We concluded that the promotion was not administered fairly and therefore breached the Code. On that point the ad breached CAP Code (Edition 12) rules 8.1 8.1 Promoters are responsible for all aspects and all stages of their promotions. 8.2 8.2 Promoters must conduct their promotions equitably, promptly and efficiently and be seen to deal fairly and honourably with participants and potential participants. Promoters must avoid causing unnecessary disappointment. (Sales promotions), 8.10 8.10 Promoters must be able to demonstrate that they have made a reasonable estimate of the likely response and either that they were capable of meeting that response or that consumers had sufficient information, presented clearly and in a timely fashion, to make an informed decision on whether or not to participate - for example regarding any limitation on availability and the likely demand. (Availability), 8.14 8.14 Promoters must ensure that their promotions are conducted under proper supervision and make adequate resources available to administer them.
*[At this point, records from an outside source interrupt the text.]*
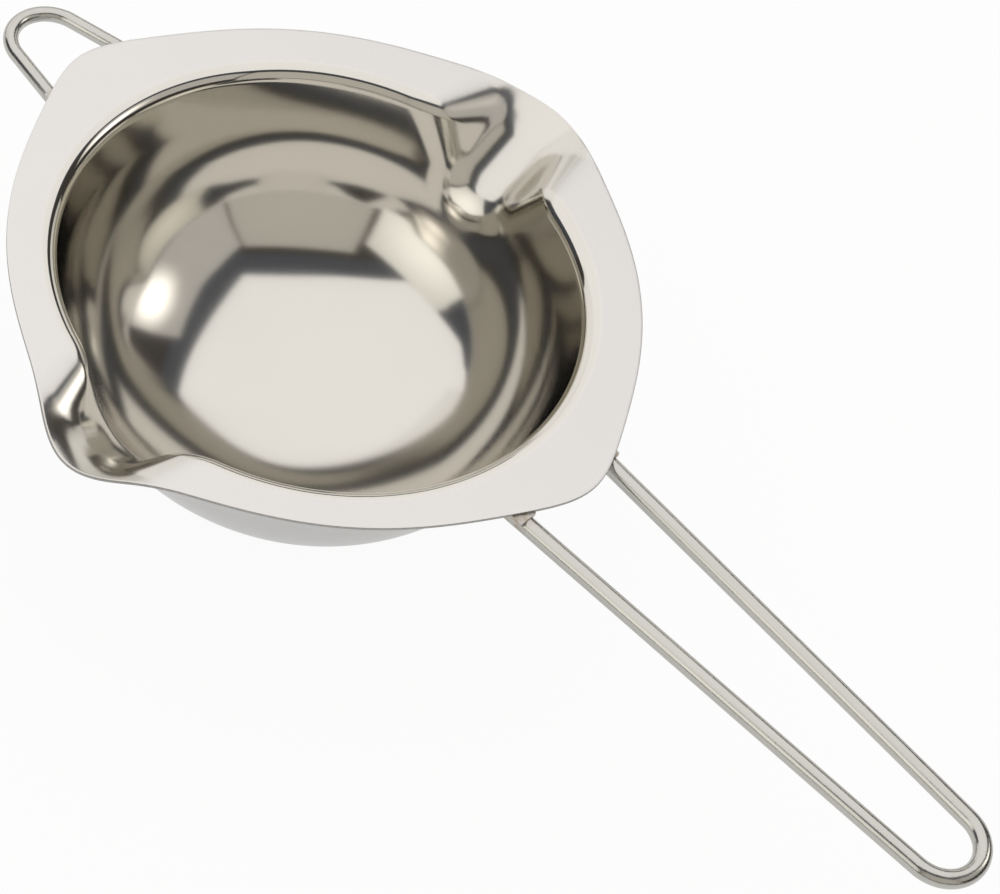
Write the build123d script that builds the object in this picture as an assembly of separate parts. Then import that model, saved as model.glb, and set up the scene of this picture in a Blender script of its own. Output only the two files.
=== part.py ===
from build123d import *
from math import asin, atan2, cos, hypot, radians, sin, tan
import os

# Wax melting pot pressed from one sheet, with a long wire handle and a short wire hanging loop.
# mm, +Z up. Origin at the centre of the base's underside. +X runs to the handle, the spouts are on +Y and -Y.

# sheet and bowl, inside sizes
sheet = 0.7
opening_radius = 60.0
rim_bend = 3.5
depth = 53.0
floor_flat = 5.0
floor_dish = 58.0
floor_inset = 23.0
floor_reach = opening_radius - floor_inset
base_bend_inset = 19.0
base_bend = opening_radius - base_bend_inset

# flange: the blank is trimmed a little off the bowl's axis, with two ears on X and two tongues on Y
flange_shift_x = -0.4
flange_shift_y = 2.0
flange_width = 6.5
flange_radius = opening_radius + flange_width
ear_reach = 8.3
ear_angle = 15.0
ear_turn = -1.0
tongue_reach = 11.0
tongue_angle = 13.2
outline_step = 7.5

# spout: a rounded vee pressed along a rising line
spout_root_inset = 4.5
spout_root = opening_radius - spout_root_inset
spout_depth = 16.5
spout_slope = 33.0
spout_bend = 6.5
spout_flank = 56.0
spout_inset = 8.0

# handle: one wire bent to a long hairpin
handle_wire = 4.0
handle_root_gap = 2.5
handle_root = opening_radius + handle_root_gap
handle_half_gap = 13.3
handle_angle = 2.45
handle_reach = 184.0
handle_turn = -3.4

# hanging loop: one thinner wire, opposite the handle
loop_wire = 3.4
loop_root_gap = 2.5
loop_root = opening_radius + loop_root_gap
loop_half_gap = 13.4
loop_angle = 12.2
loop_reach = 92.3
loop_turn = 180.7

# welds that hold each wire leg under the flange, measured along X from the leg's end
weld_gap = 0.25
weld_length = 3.6
weld_overhang = 0.35
weld_height = 1.2
weld_bend = 0.3
first_weld = 2.6
weld_pitch = 5.2
welds_per_leg = 2

top = depth + sheet
half_turn = 180
full_turn = 360
flange_place = Pos(flange_shift_x, flange_shift_y, 0)


def on_arc(centre, radius, slope):
    """Point where a circle's lower side has this slope; a negative radius gives the upper side."""
    return (centre[0] + radius * sin(slope), centre[1] - radius * cos(slope))


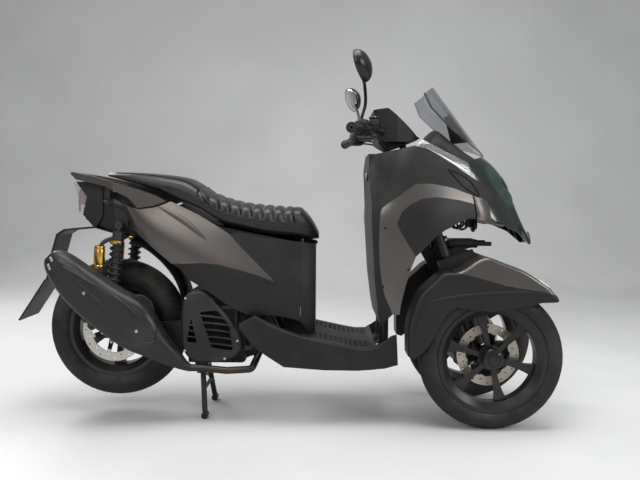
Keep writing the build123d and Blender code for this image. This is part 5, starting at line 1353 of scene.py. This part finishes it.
# %% Studio lights
for name, place, target, size, power, colour in (
        ("ceiling_panel", (0.2, -0.4, 3.6), (0.0, 0.0, 0.4), (3.0, 2.0), 112, (1.0, 1.0, 1.0)),
        ("camera_side", (-1.4, -3.6, 2.4), (0.0, 0.0, 0.55), (2.2, 1.6), 50, (1.0, 0.98, 0.96)),
        ("front_side", (3.4, -1.8, 2.0), (0.5, 0.0, 0.6), (1.6, 1.6), 55, (0.96, 0.98, 1.0)),
        ("back_side", (-2.6, 2.4, 2.6), (-0.2, 0.0, 0.6), (1.8, 1.4), 60, (1.0, 1.0, 1.0))):
    light = bpy.data.lights.new(name, "AREA")
    light.shape, light.size, light.size_y = "RECTANGLE", *size
    light.energy, light.color = power, colour
    lamp = linked(name, light)
    lamp.location = place
    lamp.rotation_euler = (Vector(target) - Vector(place)).to_track_quat("-Z", "Y").to_euler()
    lamp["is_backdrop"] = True
world = bpy.data.worlds.new("studio")
world.use_nodes = True
tree, room = Tree(world.node_tree), world.node_tree.nodes["Background"]
tree.put(room, "Color", (0.78, 0.8, 0.82, 1.0))
seen = tree.node("ShaderNodeLightPath").outputs["Is Camera Ray"]
tree.put(room, "Strength", tree.ramp(seen, 0.0, 1.0, 0.36, 0.62))
bpy.context.scene.world = world
print("lights ready")

# %% [markdown]
# The camera stands on the right-hand side at the height of the saddle and looks a little down.

# %% Camera
lens = bpy.data.cameras.new("camera")
lens.lens, lens.sensor_width = 39.0, 36.0
camera = linked("camera", lens)
aim = Matrix.Rotation(math.radians(0.3856), 4, "Z") @ Matrix.Rotation(math.radians(90 - 3.41), 4, "X") \
    @ Matrix.Rotation(math.radians(0.36), 4, "Z")
camera.matrix_world = Matrix.Translation((0.1445, -2.5932, 0.7985)) @ aim
bpy.context.scene.camera = camera
bpy.context.scene.view_settings.view_transform = "Standard"
print("camera at", tuple(round(v, 3) for v in camera.matrix_world.translation))

# %% [markdown]
# The box of the dressed scooter is measured over every shown object except the room.

# %% The dressed scooter's box
low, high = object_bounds()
Promoters, agencies and intermediaries should not give consumers justifiable grounds for complaint. (Administration) and 8.24 8.24 Promoters of prize draws must ensure that prizes are awarded in accordance with the laws of chance and, unless winners are selected by a computer process that produces verifiably random results, by an independent person, or under the supervision of an independent person. (Prize promotions).
We told Molly Mae Hague to ensure their future promotions were administered fairly and that prizes were awarded to genuine winners in accordance with the laws of chance and by an independent person or under the supervision of an independent person.